Brief for Appellees at 17.
What is at issue here is whether the district court, faced with the prospect of requiring PLE to remain as an involuntary litigant, took into account the various factors specified by us in Girsh v. Jepson, supra, made findings of fact based upon record evidence and then in its discretion concluded that the settlement constituted a proper compromise in light of the uncertainties and risks of continued litigation.
I am satisfied that Judge Gorbey employed the correct standards and procedures in his approval of the settlement, and that his findings of fact are not clearly erroneous.
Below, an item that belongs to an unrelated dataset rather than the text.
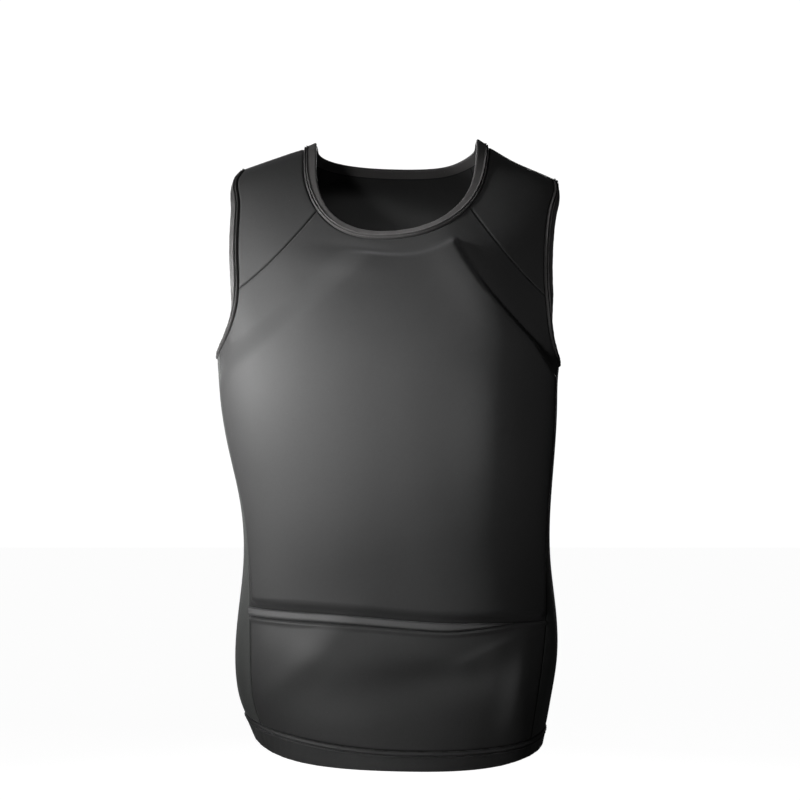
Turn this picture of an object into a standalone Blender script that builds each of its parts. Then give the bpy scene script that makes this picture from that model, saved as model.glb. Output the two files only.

In so doing, he properly exercised his discretion and his decision approving the settlement should not be overturned because the majority of this panel has a visceral disagreement with his decision and with the settlement itself. See Lindy Bros. Builders, Inc. v. American Radiator Standard Sanitary Corp., supra, at 116 (set out at p. 1070 of this opinion.)
I believe that the majority has ignored the district court's findings and has substituted its own version of the facts. See Linmark Associates, Inc., supra (Gibbons, J., dissenting). It is for that reason that I cannot join in the majority opinion. I therefore dissent from the holding of the majority opinion, and I would affirm the district court's order approving the settlement.